Seymour Park headteacher Anthony Rea said: “We understand that cuts need to be made, but the concern we have is that 660 children come to school through these gates every morning.

“Trish's role is absolutely vital. We've had accidents here in the past, because drivers just don't stop and think. People just see it as they've got to get to work. This isn't about money, it's about people's lives.

“I'm really proud people have come out, because they believe this is the wrong decision.”

Re: school Crossing patrols under threat?

Posted: Wed Dec 10, 2014 10:58 am
by Big Brother
Ridiculous, and a pathetic attempt to save not very much money.
She'll be on no more than £7 an hour, 2 hours a day. Even if she worked 5 days a week, every week and through the school holidays she would earn no more than £3640.
The true figure is going to be significantly less.

That said, can't the school cover the cost?

Re: school Crossing patrols under threat?

Posted: Wed Dec 10, 2014 11:55 am
by powdermonkey
That's the biggest problem with cuts to public services. It's the loss of many frontline jobs, each of which only save a relatively small amount, rather than going for the big salaries at the top of the tree. I'm sure there's many councils that can afford to lose a few "senior executives" and thus save hundreds of thousands whilst keeping more important roles.

big brother, I doubt the schools can afford to pay as they're feeling the pinch as well. Their funding comes, in part at least, from the local authority.

Re: school Crossing patrols under threat?

Posted: Sat Dec 13, 2014 10:38 am
by the dark lord
powdermonkey wrote:That's the biggest problem with cuts to public services. It's the loss of many frontline jobs, each of which only save a relatively small amount, rather than going for the big salaries at the top of the tree. I'm sure there's many councils that can afford to lose a few "senior executives" and thus save hundreds of thousands whilst keeping more important roles.

big brother, I doubt the schools can afford to pay as they're feeling the pinch as well. Their funding comes, in part at least, from the local authority.

Volunteers?

We have lost a couple about two years ago... Carnage has not ensued...

Re: school Crossing patrols under threat?

Posted: Sat Dec 13, 2014 11:09 am
by powdermonkey
dark lord,

Volunteers may well be one answer and another might be walking buses. However, the point I was trying to make was that yet again the cuts are being made to frontline services and cutting one executive level job would save as much money as cutting a number of jobs such as lollipop ladies.

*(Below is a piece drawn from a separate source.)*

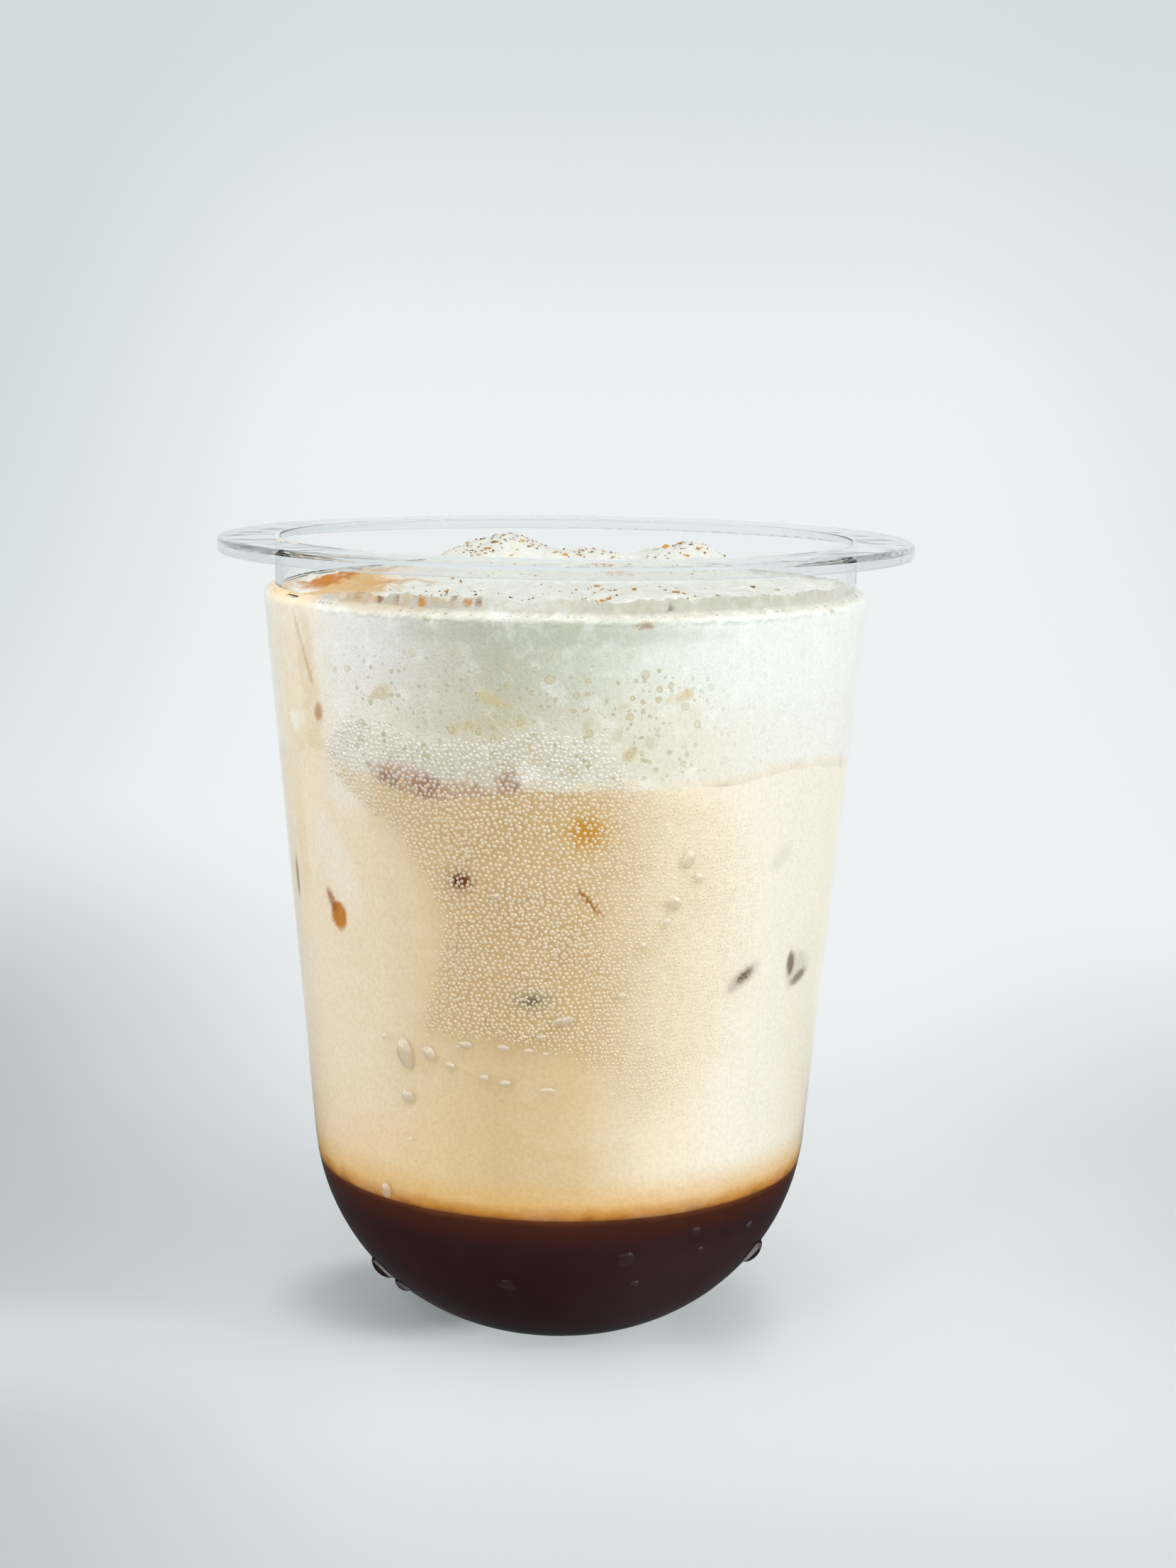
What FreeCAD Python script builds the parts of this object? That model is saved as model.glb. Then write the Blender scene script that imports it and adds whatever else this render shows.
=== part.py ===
"""Iced mocha in a round-bottomed clear cup: one solid each for cup, chocolate, milk coffee and foam.

The frame is in millimetres with +Z up. The origin is the middle of the flat foot, which stands on
the ground plane. +X is the drinker's right and -Y is the side that faces the drinker.
"""
import FreeCAD, Part
import math
import os

import Sketcher

# Driving dimensions, in millimetres and degrees.
SIZES = {
    # the cup
    "cup_height": 109.75,        # foot to the top of the rim flange
    "collar_radius": 39.76,      # outside of the upright collar under the flange
    "collar_depth": 6.45,        # top of the flange to the shoulder's top
    "shoulder_round": 1.55,      # quarter round by which the wall stands out from the collar
    "wall_taper": 5.15,          # lean of the wall from upright
    "bowl_radius": 30.8,         # round that turns the wall into the foot
    "foot_flat": 1.73,           # how much of that round the flat foot takes off
    "wall": 0.8,                 # thickness of the plastic, the same all over
    "flange_width": 7.75,        # collar to the rim's outer edge
    "flange_thickness": 0.9,
    "lip_drop": 2.0,             # turned-down lip, from the top of the flange
    "lip_thickness": 0.9,
    "rim_round": 0.5,            # rounding of the flange's outer edge and of the mouth
    "lip_round": 0.25,           # rounding of the lip's lower edges
    # the drink
    "fill_gap": 0.08,            # the drink's skin to the plastic
    "chocolate_depth": 23.2,     # foot to the top of the chocolate
    "foam_depth": 22.5,          # mean thickness of the foam
    "headspace": 6.6,            # mean foam surface below the top of the rim
    "foam_droop": 1.1,           # fall of the foam's surface from its middle to the wall
}

# Swells of the foam's surface: right of the axis, behind the axis, rise and half width.
MOUNDS = {
    "left_mound": (-9.2, 12.0, 5.9, 9.5),
    "middle_mound": (4.5, 12.0, 2.7, 6.0),
    "right_mound": (17.3, 12.0, 5.0, 7.5),
    "stained_lump": (-27.5, 4.0, 1.6, 7.0),
    "left_hollow": (-40.0, -4.0, -2.2, 6.0),
    "front_swell": (8.0, -20.0, 0.9, 13.0),
}

# Swells of the line between the coffee and the foam, written in the same way.
DRIFTS = {
    "left_rise": (-32.0, -24.0, 2.9, 9.0),
    "front_dip": (-16.0, -34.0, -1.9, 8.0),
    "right_rise": (30.0, -25.0, 1.0, 10.0),
    "right_dip": (38.0, -6.0, -1.2, 8.0),
}

SURFACE_STEPS = 24               # patches across a swelling surface
OVERRUN = 5.0                    # how far helper solids run past what they cut
CLOSE = 1e-4                     # two lengths nearer than this are the same


# Formulas that several pieces share; "sheet" is the table of sizes.
SHOULDER_CENTRE = "sheet.cup_height - sheet.collar_depth - sheet.shoulder_round"
BOWL_CENTRE = "sheet.bowl_radius - sheet.foot_flat"
BOWL_TO_COLLAR = (f"({SHOULDER_CENTRE} - ({BOWL_CENTRE})) * tan(sheet.wall_taper)"
                  " + (sheet.bowl_radius - sheet.shoulder_round) / cos(sheet.wall_taper)")
RIM_RADIUS = "sheet.collar_radius + sheet.flange_width"
FOAM_TOP = "sheet.cup_height - sheet.headspace"
FOAM_LINE = f"{FOAM_TOP} - sheet.foam_depth"


def make_sheet(doc):
    """Spreadsheet of the driving dimensions, one alias to each."""
    sheet = doc.addObject("Spreadsheet::Sheet", "sheet")
    for row, (alias, size) in enumerate(SIZES.items(), start=1):
        sheet.set(f"A{row}", alias)
        sheet.set(f"B{row}", str(size))
        sheet.setAlias(f"B{row}", alias)
    doc.recompute()
    return sheet


def number(owner, formula):
    """Value of a formula of the sheet's sizes."""
    return float(owner.evalExpression(formula))


def make_body(doc, name):
    """Empty PartDesign body."""
    body = doc.addObject("PartDesign::Body", name)
    body.Label = name
    return body


def make_sketch(body, name):
    """Sketch on the body's own XZ plane: across is the radius, up is the height."""
    sketch = body.newObject("Sketcher::SketchObject", name)
    plane = next(item for item in body.Origin.OriginFeatures if item.Role == "XZ_Plane")
    sketch.AttachmentSupport = [(plane, "")]
    sketch.MapMode = "FlatFace"
    return sketch


def bind(sketch, name, formula, kind, *places):
    """Dimension of a sketch that follows a formula of the sheet."""
    size = number(sketch, formula)
    index = sketch.addConstraint(Sketcher.Constraint(kind, *places, size))
    sketch.renameConstraint(index, name)
    sketch.setExpression(f"Constraints.{name}", formula)


def line(sketch, start, end):
    """Straight edge of a profile, from one (radius, height) to another."""
    return sketch.addGeometry(Part.LineSegment(FreeCAD.Vector(*start, 0), FreeCAD.Vector(*end, 0)), False)


def arc(sketch, centre, radius, start_angle, end_angle):
    """Round edge of a profile, anticlockwise from one angle to another, in radians."""
    circle = Part.Circle(FreeCAD.Vector(*centre, 0), FreeCAD.Vector(0, 0, 1), radius)
    return sketch.addGeometry(Part.ArcOfCircle(circle, start_angle, end_angle), False)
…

Re: school Crossing patrols under threat?

Posted: Sun Dec 14, 2014 11:30 am
by the dark lord
powdermonkey wrote:dark lord,

Volunteers may well be one answer and another might be walking buses. However, the point I was trying to make was that yet again the cuts are being made to frontline services and cutting one executive level job would save as much money as cutting a number of jobs such as lollipop ladies.
Well you wont find me disagreeing there.

The council where i live has sent out a letter warning us they are doing to go from providing a dreadful service to a dire service due to the cutbacks that are coming. They have lost 22% of their staff from 2009... I wonder how many of those are 1st tier managers and above?

Surely with the council having less money, less staff and consequently doing less there is less to manage thus less managers are needed.

We have 3 Councillors per ward, I think that needs to be cut back too and use the money saved to provide service to the taxpayer.